Return every line of the material exactly.

◆ SOURCE MATERIAL
※

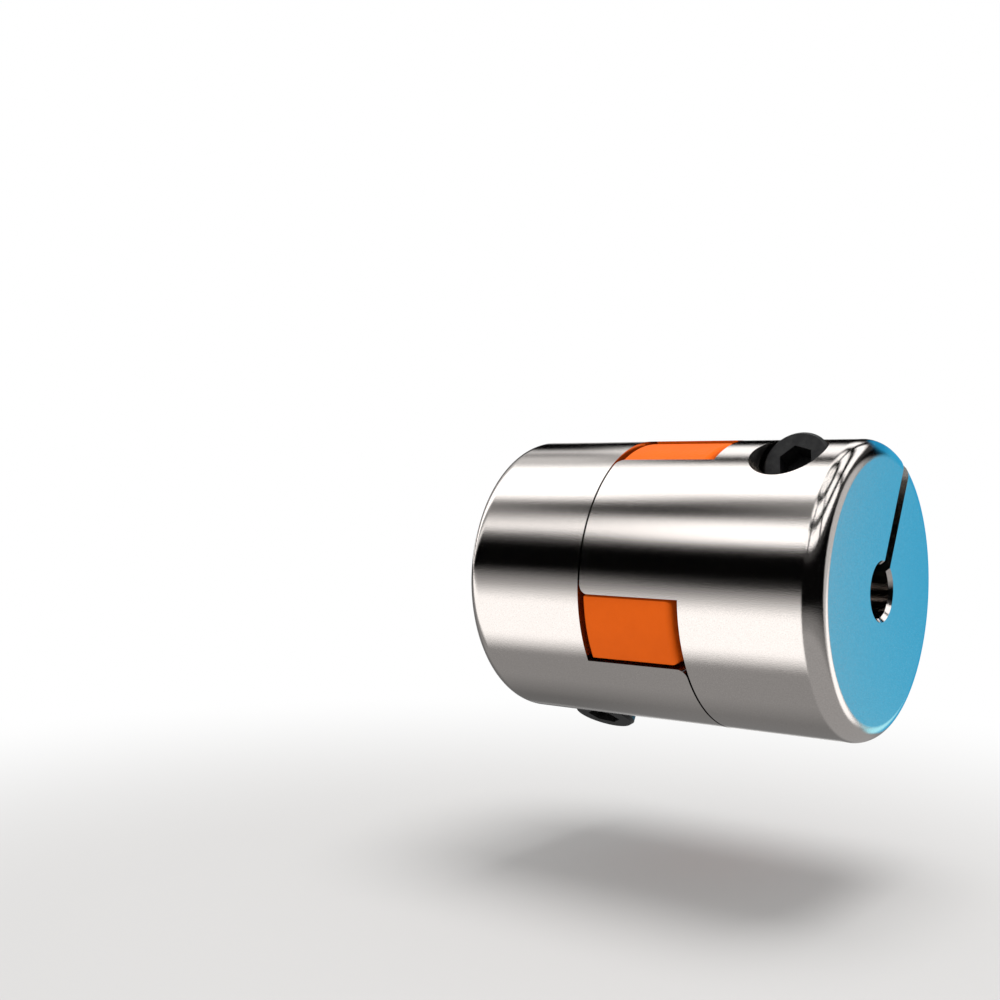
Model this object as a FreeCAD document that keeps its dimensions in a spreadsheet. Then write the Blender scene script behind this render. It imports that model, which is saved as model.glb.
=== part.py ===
import FreeCAD, Part

import math
import os
from enum import IntEnum

import Sketcher

# Flexible shaft coupling: two clamping hubs whose claws mesh through a four-armed elastic star.
# Millimetres and degrees. +X runs along the shafts from the driving to the driven end, and +Z is up.
# The origin is on the shafts' axis, in the plane of the driving hub's clamp screw.
SIZES = (
    ("hub_diameter", 56.0, "outside diameter of both hubs"),
    ("hub_length", 27.0, "hub without its claws, from end face to root face"),
    ("end_rounding", 3.6, "rounding round each end face"),
    ("driving_bore", 19.0, "bore for the thick shaft"),
    ("driven_bore", 10.0, "bore for the thin shaft"),
    ("bore_chamfer", 0.7, "chamfer at the mouth of each bore"),
    ("window_length", 21.2, "from one hub's root face to the other's"),
    ("tip_gap", 0.4, "from a claw's tip to the other hub's root face"),
    ("claw_inner_diameter", 28.0, "inside diameter of the claws"),
    ("claw_corner_radius", 1.7, "rounded corner between a claw's flank and its tip"),
    ("arm_width", 13.6, "thickest part of a star arm"),
    ("arm_crown_radius", 31.5, "radius of the crowned arm flanks"),
    ("arm_crown_station", 20.5, "distance from the axis to the thickest part"),
    ("flank_gap", 0.7, "between an arm and a claw"),
    ("arm_recess", 0.55, "how far the arms stay under the hubs' surface"),
    ("driving_end_gap", 0.85, "between the star and the driving hub's root face"),
    ("driven_end_gap", 1.85, "between the star and the driven hub's root face"),
    ("arm_chamfer", 0.4, "outer edges at both ends of an arm"),
    ("core_gap", 0.5, "between the star's core and the claws"),
    ("core_bore", 20.0, "hole through the star's core"),
    ("slit_width", 3.0, "clamp slit"),
    ("clamp_station", 13.5, "from a hub's end face to its clamp screw"),
    ("clamp_offset", 17.0, "from the shafts' axis to a clamp screw"),
    ("driving_seat", 16.9, "from the slit's middle up to the seat of the driving screw's head"),
    ("driven_seat", 10.5, "from the slit's middle up to the seat of the driven screw's head"),
    ("driving_screw_length", 30.0, "driving screw, under its head"),
    ("driven_screw_length", 25.0, "driven screw, under its head"),
    ("screw_diameter", 8.0, "over the thread"),
    ("screw_tip_chamfer", 1.0, "at a screw's tip"),
    ("head_diameter", 13.0, "screw head"),
    ("head_height", 8.0, "screw head"),
    ("head_chamfer", 0.6, "top edge of a screw head"),
    ("socket_width", 6.0, "hexagon socket, across its flats"),
    ("socket_depth", 4.0, "hexagon socket"),
    ("head_clearance", 0.5, "round a screw head in its pocket"),
    ("head_play", 0.05, "between a screw head and its seat, so that the screw is free to turn"),
    ("shank_clearance", 0.5, "round a screw, between its seat and the slit"),
    ("thread_clearance", 0.1, "round a screw in its thread, which is left plain"),
    ("tip_clearance", 1.5, "under a screw's tip"),
    ("coupling_roll", 29.0, "how far the driven screw points above the horizontal"),
    ("driving_socket_turn", 44.0, "turn of the driving screw's hexagon"),
    ("driven_socket_turn", 44.0, "turn of the driven screw's hexagon"),
)
CLAWS_PER_HUB = 2
STAR_ARMS = 2 * CLAWS_PER_HUB
HEXAGON_CORNERS = 6
FULL_TURN = 360.0
HALF_TURN = 180.0
QUARTER_TURN = 90.0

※

◆ RESPONSE BELOW
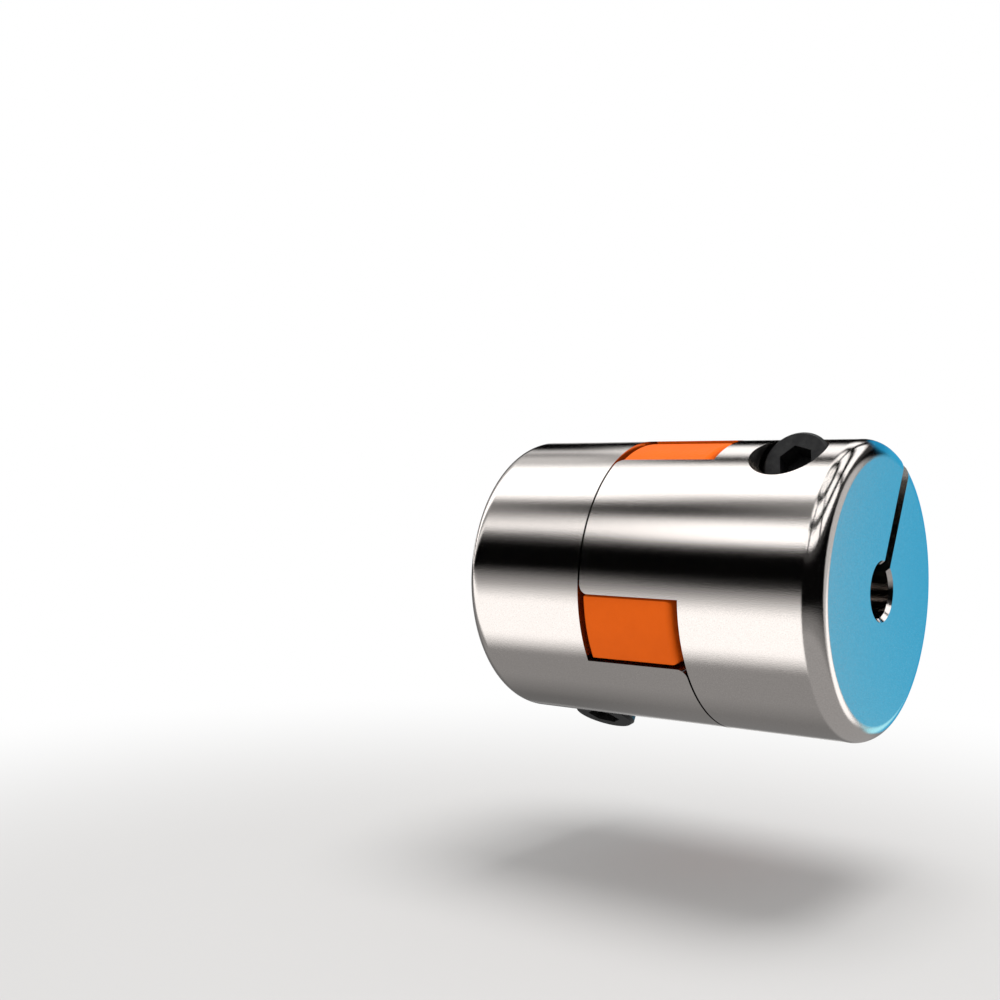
Model this object as a FreeCAD document that keeps its dimensions in a spreadsheet. Then write the Blender scene script behind this render. It imports that model, which is saved as model.glb.
=== part.py ===
import FreeCAD, Part

import math
import os
from enum import IntEnum

import Sketcher

# Flexible shaft coupling: two clamping hubs whose claws mesh through a four-armed elastic star.
# Millimetres and degrees. +X runs along the shafts from the driving to the driven end, and +Z is up.
# The origin is on the shafts' axis, in the plane of the driving hub's clamp screw.
SIZES = (
    ("hub_diameter", 56.0, "outside diameter of both hubs"),
    ("hub_length", 27.0, "hub without its claws, from end face to root face"),
    ("end_rounding", 3.6, "rounding round each end face"),
    ("driving_bore", 19.0, "bore for the thick shaft"),
    ("driven_bore", 10.0, "bore for the thin shaft"),
    ("bore_chamfer", 0.7, "chamfer at the mouth of each bore"),
    ("window_length", 21.2, "from one hub's root face to the other's"),
    ("tip_gap", 0.4, "from a claw's tip to the other hub's root face"),
    ("claw_inner_diameter", 28.0, "inside diameter of the claws"),
    ("claw_corner_radius", 1.7, "rounded corner between a claw's flank and its tip"),
    ("arm_width", 13.6, "thickest part of a star arm"),
    ("arm_crown_radius", 31.5, "radius of the crowned arm flanks"),
    ("arm_crown_station", 20.5, "distance from the axis to the thickest part"),
    ("flank_gap", 0.7, "between an arm and a claw"),
    ("arm_recess", 0.55, "how far the arms stay under the hubs' surface"),
    ("driving_end_gap", 0.85, "between the star and the driving hub's root face"),
    ("driven_end_gap", 1.85, "between the star and the driven hub's root face"),
    ("arm_chamfer", 0.4, "outer edges at both ends of an arm"),
    ("core_gap", 0.5, "between the star's core and the claws"),
    ("core_bore", 20.0, "hole through the star's core"),
    ("slit_width", 3.0, "clamp slit"),
    ("clamp_station", 13.5, "from a hub's end face to its clamp screw"),
    ("clamp_offset", 17.0, "from the shafts' axis to a clamp screw"),
    ("driving_seat", 16.9, "from the slit's middle up to the seat of the driving screw's head"),
    ("driven_seat", 10.5, "from the slit's middle up to the seat of the driven screw's head"),
    ("driving_screw_length", 30.0, "driving screw, under its head"),
    ("driven_screw_length", 25.0, "driven screw, under its head"),
    ("screw_diameter", 8.0, "over the thread"),
    ("screw_tip_chamfer", 1.0, "at a screw's tip"),
    ("head_diameter", 13.0, "screw head"),
    ("head_height", 8.0, "screw head"),
    ("head_chamfer", 0.6, "top edge of a screw head"),
    ("socket_width", 6.0, "hexagon socket, across its flats"),
    ("socket_depth", 4.0, "hexagon socket"),
    ("head_clearance", 0.5, "round a screw head in its pocket"),
    ("head_play", 0.05, "between a screw head and its seat, so that the screw is free to turn"),
    ("shank_clearance", 0.5, "round a screw, between its seat and the slit"),
    ("thread_clearance", 0.1, "round a screw in its thread, which is left plain"),
    ("tip_clearance", 1.5, "under a screw's tip"),
    ("coupling_roll", 29.0, "how far the driven screw points above the horizontal"),
    ("driving_socket_turn", 44.0, "turn of the driving screw's hexagon"),
    ("driven_socket_turn", 44.0, "turn of the driven screw's hexagon"),
)
CLAWS_PER_HUB = 2
STAR_ARMS = 2 * CLAWS_PER_HUB
HEXAGON_CORNERS = 6
FULL_TURN = 360.0
HALF_TURN = 180.0
QUARTER_TURN = 90.0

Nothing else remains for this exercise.